Pierre, my lawyer, will send a copy of the letter in the next few days.
Regards
Theo Chino
Original message from Mr. Chino (forwarded to the LNC on June 18):
Dear Jim,
My name is Theo Chino and I am a Bitcoiner suing the State of New York
over the Bitlicense in the municipal court that overseas the New York
Departement of Financial Services.
I am writing you because Senator Grassley has reintroduced a bill that
was originaly writen in 2011 in effect criminalizing Bitcoin exchanges.
I am CC my lawyer in this email because he is preparing a letter to the
Senate Judiciary Committee to kill S1241 like it happened in 2011. He
can explain the dichotomy of the two arguments. DOJ has arrested 5
people and the same Senate Judiciary is in charge of DOJ.
*Theo Chino*
/https://article78againstNYDFS.com/advocacy.php/
From: Pierre Ciric
Sent: Friday, June 16, 2017 4:41:10 PM
To: Theo Chino
Cc: Jason Brett; Jeremy Kauffman
Subject: Re: S1451 / EFF
Following Theo's request, we are preparing a letter to the attention
of Nathan J Hallford, Senior Counsel at the Senate Judiciary
Committee, focusing on two separate issues:
- the letter seeks to have the committee withdraw the bill S1241
(https://www.govtrack.us/congress/bills/115/s1241), based on the
legal position adopted by Theo before New York courts that Bitcoin
lacks the characteristics of a financial product.

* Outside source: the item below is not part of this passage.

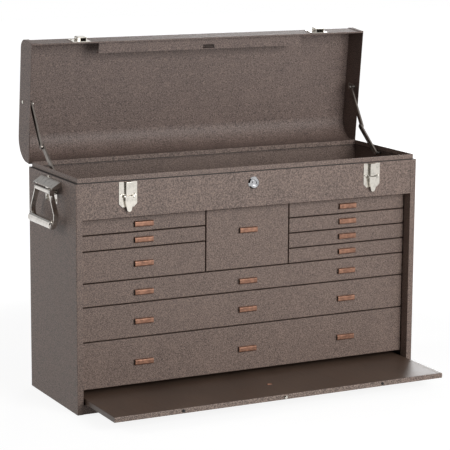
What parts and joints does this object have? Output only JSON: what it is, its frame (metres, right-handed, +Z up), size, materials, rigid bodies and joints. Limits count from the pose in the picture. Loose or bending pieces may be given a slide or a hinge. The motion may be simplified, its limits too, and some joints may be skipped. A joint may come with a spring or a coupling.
{
  "type": "machinist tool chest",
  "caption": "Steel machinist chest with an open lidded till, a bank of shallow drawers and a front panel that slides under them.",
  "frame": {"origin": "middle of the bottom, on the floor", "axes": "+X right as seen from the front, +Y to the back, +Z up; lid open on its stays, drawers shut, front panel stored and standing out of the front"},
  "size_m": [0.733, 0.3952, 0.6339],
  "materials": {
    "case_paint": "hammertone, half gloss",
    "drawer_paint": "hammertone, half gloss",
    "inner_paint": "hammertone, half gloss",
    "pull_copper": "satin",
    "bright_nickel": "polished",
    "plated_steel": "satin",
    "dark_steel": "satin",
    "lock_chrome": "polished",
    "bumper_rubber": "matt"
  },
  "bodies": {
    "case": {"left_side": "case_paint", "right_side": "case_paint", "back_panel": "case_paint", "bottom_pan": "case_paint", "till_front": "case_paint", "till_floor": "inner_paint", "column_partitions": "inner_paint", "column_shelf": "inner_paint", "drawer_runners": "plated_steel", "hinge_case_leaf": "plated_steel", "hinge_pin": "plated_steel", "latch_plates": "bright_nickel", "lock_body": "bright_nickel", "left_handle_bracket": "bright_nickel", "right_handle_bracket": "bright_nickel", "stay_case_pivots": "plated_steel"},
    "lid": {"lid_shell": "case_paint", "left_lid_end": "case_paint", "right_lid_end": "case_paint", "lid_strike_channel": "inner_paint", "hinge_lid_leaf": "plated_steel", "latch_keepers": "bright_nickel", "stay_lid_pivots": "plated_steel"},
    "lock": {"lock_plug": "lock_chrome", "lock_cam": "plated_steel"},
    "front_panel": {"front_panel": "case_paint", "front_panel_stud": "bright_nickel", "front_panel_bumpers": "bumper_rubber"},
    "left_stay_lower": {"left_stay_lower": "dark_steel"},
    "left_stay_upper": {"left_stay_upper": "dark_steel"},
    "right_stay_lower": {"right_stay_lower": "dark_steel"},
    "right_stay_upper": {"right_stay_upper": "dark_steel"},
    "drawer_left_top": {"drawer_left_top": "drawer_paint", "pull_left_top": "pull_copper"},
    "drawer_left_middle": {"drawer_left_middle": "drawer_paint", "pull_left_middle": "pull_copper"},
    "drawer_left_bottom": {"drawer_left_bottom": "drawer_paint", "pull_left_bottom": "pull_copper"},
    "drawer_centre": {"drawer_centre": "drawer_paint", "pull_centre": "pull_copper"},
    "drawer_right_first": {"drawer_right_first": "drawer_paint", "pull_right_first": "pull_copper"},
    "drawer_right_second": {"drawer_right_second": "drawer_paint", "pull_right_second": "pull_copper"},
    "drawer_right_third": {"drawer_right_third": "drawer_paint", "pull_right_third": "pull_copper"},
    "drawer_right_fourth": {"drawer_right_fourth": "drawer_paint", "pull_right_fourth": "pull_copper"},
    "drawer_wide_upper": {"drawer_wide_upper": "drawer_paint", "pull_wide_upper": "pull_copper"},
    "drawer_wide_middle": {"drawer_wide_middle": "drawer_paint", "pull_wide_middle": "pull_copper"},
    "drawer_wide_lower": {"drawer_wide_lower": "drawer_paint", "pull_wide_lower": "pull_copper"},
    "left_latch_lever": {"left_latch_lever": "bright_nickel"},
    "left_latch_claw": {"left_latch_claw": "bright_nickel"},
    "right_latch_lever": {"right_latch_lever": "bright_nickel"},
    "right_latch_claw": {"right_latch_claw": "bright_nickel"},
    "left_handle": {"left_bail": "bright_nickel"},
    "right_handle": {"right_bail": "bright_nickel"}
  },
  "joints": [
    {"name": "lid_hinge", "type": "hinge", "parent": "case", "child": "lid", "pos_m": [0, 0.1113, 0.4055], "axis": [1, 0, 0], "range_deg": [0, 84]},
    {"name": "left_stay_case_pivot", "type": "hinge", "parent": "case", "child": "left_stay_lower", "pos_m": [0, 0.014, 0.399], "axis": [1, 0, 0], "range_deg": [-33.4, 0]},
    {"name": "left_stay_lid_pivot", "type": "hinge", "parent": "lid", "child": "left_stay_upper", "pos_m": [0, 0.11653, 0.51454], "axis": [1, 0, 0], "range_deg": [0, 26.8]},
    {"name": "right_stay_case_pivot", "type": "hinge", "parent": "case", "child": "right_stay_lower", "pos_m": [0, 0.014, 0.399], "axis": [1, 0, 0], "range_deg": [-33.4, 0]},
    {"name": "right_stay_lid_pivot", "type": "hinge", "parent": "lid", "child": "right_stay_upper", "pos_m": [0, 0.11653, 0.51454], "axis": [1, 0, 0], "range_deg": [0, 26.8]},
    {"name": "drawer_left_top_slide", "type": "slide", "parent": "case", "child": "drawer_left_top", "axis": [0, -1, 0], "range_m": [0, 0.15]},
    {"name": "drawer_left_middle_slide", "type": "slide", "parent": "case", "child": "drawer_left_middle", "axis": [0, -1, 0], "range_m": [0, 0.15]},
    {"name": "drawer_left_bottom_slide", "type": "slide", "parent": "case", "child": "drawer_left_bottom", "axis": [0, -1, 0], "range_m": [0, 0.15]},
    {"name": "drawer_centre_slide", "type": "slide", "parent": "case", "child": "drawer_centre", "axis": [0, -1, 0], "range_m": [0, 0.15]},
    {"name": "drawer_right_first_slide", "type": "slide", "parent": "case", "child": "drawer_right_first", "axis": [0, -1, 0], "range_m": [0, 0.15]},
    {"name": "drawer_right_second_slide", "type": "slide", "parent": "case", "child": "drawer_right_second", "axis": [0, -1, 0], "range_m": [0, 0.15]},
    {"name": "drawer_right_third_slide", "type": "slide", "parent": "case", "child": "drawer_right_third", "axis": [0, -1, 0], "range_m": [0, 0.15]},
    {"name": "drawer_right_fourth_slide", "type": "slide", "parent": "case", "child": "drawer_right_fourth", "axis": [0, -1, 0], "range_m": [0, 0.15]},
    {"name": "drawer_wide_upper_slide", "type": "slide", "parent": "case", "child": "drawer_wide_upper", "axis": [0, -1, 0], "range_m": [0, 0.15]},
    {"name": "drawer_wide_middle_slide", "type": "slide", "parent": "case", "child": "drawer_wide_middle", "axis": [0, -1, 0], "range_m": [0, 0.15]},
    {"name": "drawer_wide_lower_slide", "type": "slide", "parent": "case", "child": "drawer_wide_lower", "axis": [0, -1, 0], "range_m": [0, 0.15]},
    {"name": "front_panel_slide", "type": "slide", "parent": "case", "child": "front_panel", "axis": [0, -1, 0], "range_m": [-0.014, 0.15]},
    {"name": "left_latch_pivot", "type": "hinge", "parent": "case", "child": "left_latch_lever", "pos_m": [-0.2435, -0.112, 0.377], "axis": [-1, 0, 0], "range_deg": [0, 100]},
    {"name": "left_latch_claw_slide", "type": "slide", "parent": "case", "child": "left_latch_claw", "axis": [0, 0, 1], "range_m": [0, 0.012]},
    {"name": "right_latch_pivot", "type": "hinge", "parent": "case", "child": "right_latch_lever", "pos_m": [0.2435, -0.112, 0.377], "axis": [-1, 0, 0], "range_deg": [0, 100]},
    {"name": "right_latch_claw_slide", "type": "slide", "parent": "case", "child": "right_latch_claw", "axis": [0, 0, 1], "range_m": [0, 0.012]},
    {"name": "lock_turn", "type": "hinge", "parent": "case", "child": "lock", "pos_m": [0, -0.1, 0.383], "axis": [0, -1, 0], "range_deg": [0, 90]},
    {"name": "left_handle_pivot", "type": "hinge", "parent": "case", "child": "left_handle", "pos_m": [-0.354, 0, 0.3795], "axis": [0, 1, 0], "range_deg": [-8, 90]},
    {"name": "right_handle_pivot", "type": "hinge", "parent": "case", "child": "right_handle", "pos_m": [0.354, 0, 0.3795], "axis": [0, -1, 0], "range_deg": [-8, 90]}
  ],
  "couplings": [
    {"joint": "left_stay_case_pivot", "follows": "lid_hinge", "ratio": -0.39704},
    {"joint": "left_stay_lid_pivot", "follows": "lid_hinge", "ratio": 0.31808},
    {"joint": "right_stay_case_pivot", "follows": "lid_hinge", "ratio": -0.39704},
    {"joint": "right_stay_lid_pivot", "follows": "lid_hinge", "ratio": 0.31808},
    {"joint": "left_latch_claw_slide", "follows": "left_latch_pivot", "m_per_rad": 0.00687},
    {"joint": "right_latch_claw_slide", "follows": "right_latch_pivot", "m_per_rad": 0.00687}
  ]
}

- the letter seeks to alert the Judiciary Committee, which has
oversight authority over the DOJ, about the recent prosecutions of
Bitcoiners under the federal money transmitter statute, especially
when no other criminal charge is being sought. The letter will argue
that those prosecutions may be baseless based on the legal position
adopted by Theo before New York courts that Bitcoin lacks the
characteristics of a financial product.
Once the letter is ready, we will send you a draft. We are seeking
your concurrence so that we can indicate in the letter that your
foundation supports this position. We are however not claiming that
we represent you, only that you share Theo's position.